**Source data:**
/---

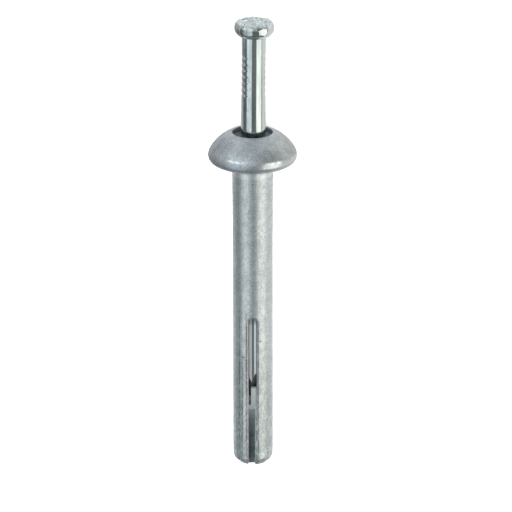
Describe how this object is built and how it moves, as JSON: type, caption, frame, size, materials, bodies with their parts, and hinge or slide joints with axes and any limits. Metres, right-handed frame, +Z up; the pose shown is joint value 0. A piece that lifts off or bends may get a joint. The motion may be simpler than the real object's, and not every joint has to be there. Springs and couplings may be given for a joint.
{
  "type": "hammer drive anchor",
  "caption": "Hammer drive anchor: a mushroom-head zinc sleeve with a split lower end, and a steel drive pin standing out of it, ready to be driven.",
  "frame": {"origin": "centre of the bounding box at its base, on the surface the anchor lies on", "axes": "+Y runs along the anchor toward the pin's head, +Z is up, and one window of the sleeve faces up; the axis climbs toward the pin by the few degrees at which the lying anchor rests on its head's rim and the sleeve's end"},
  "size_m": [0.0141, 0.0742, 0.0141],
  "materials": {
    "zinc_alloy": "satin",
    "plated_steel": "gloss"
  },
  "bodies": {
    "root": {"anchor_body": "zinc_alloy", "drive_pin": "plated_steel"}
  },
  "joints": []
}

\---

Search the lines for "bodies". Copy each line that has it.

Describe how this object is built and how it moves, as JSON: type, caption, frame, size, materials, bodies with their parts, and hinge or slide joints with axes and any limits. Metres, right-handed frame, +Z up; the pose shown is joint value 0. A piece that lifts off or bends may get a joint. The motion may be simpler than the real object's, and not every joint has to be there. Springs and couplings may be given for a joint.
  "bodies": {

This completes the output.